We had to change how we validate HMI code after AI started writing most of our code

Posted by nevesincscH@reddit | ExperiencedDevs | View on Reddit | 19 comments

Wanted to document our case and share this with fellow peers here.

Our team started using AI-assisted development seriously about 18 months ago. Claude code for the bulk of the implementation work, engineers reviewing and directing rather than writing line by line. velocity went up significantly. That part worked.

What broke was everything downstream.

Our validation stack was built for human-written code. Meaning defined inputs, predictable structure, test cases written alongside the implementation. AI-generated code doesn't work that way. It produces implementations we wouldn't have written ourselves, edge cases we didn't anticipate, and UI behaviors that look correct in simulation and fail on the actual hardware cluster.

Three things we changed to tackle this:

Test generation had to move earlier. We used to write tests after implementation. With AI-generated code that's too late, by the time you're writing tests you're already rationalizing what the code does rather than what it should do. specs now drive generation, tests get written before the AI touches anything.

Simulation coverage stopped being the benchmark. We were measuring coverage against a software environment that didn't match the physical HMI unit. Green sim results meant nothing for on-device behavior. We added a hardware-in-the-loop stage WITH Askui for on-device UI interaction and Robot Framework for orchestration.

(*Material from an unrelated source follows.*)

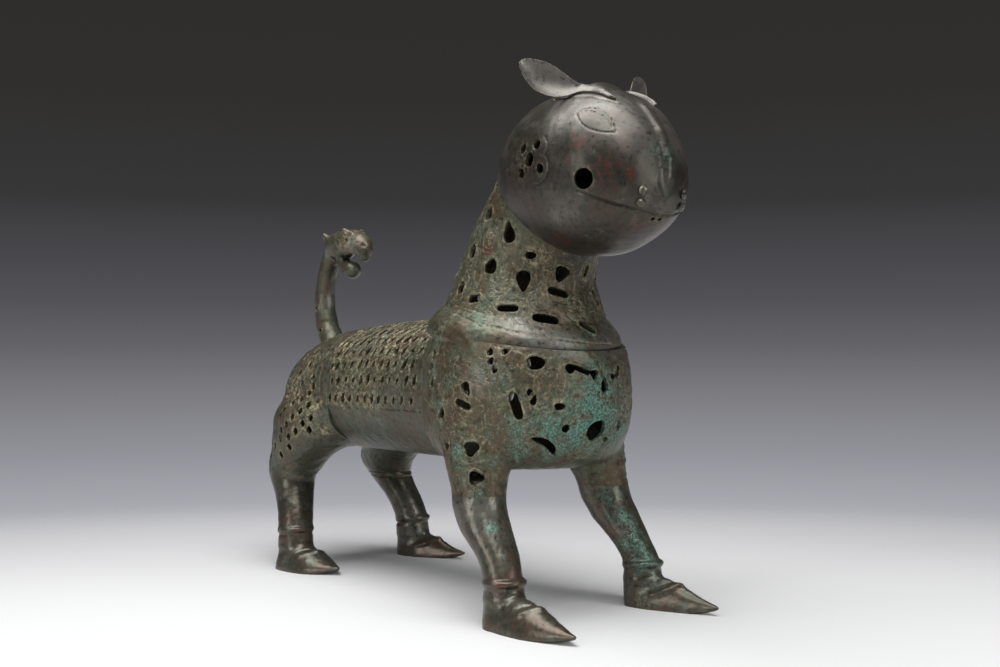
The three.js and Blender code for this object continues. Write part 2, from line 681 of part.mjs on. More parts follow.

Documentation became a pipeline artifact. ISO 26262 compliance docs were being produced manually after the fact. That doesn't scale when AI is generating code faster than a technical writer can document it. DocGen handles traceability now, tied directly to the test outputs.

We concluded that AI made the writing fast and the validation expensive. The teams that are struggling right now are the ones who upgraded their development tooling without upgrading the feedback loop around it.

Anyone else navigating this? What does the validation stack look like at other teams dealing with the same shift? let’s compare notes!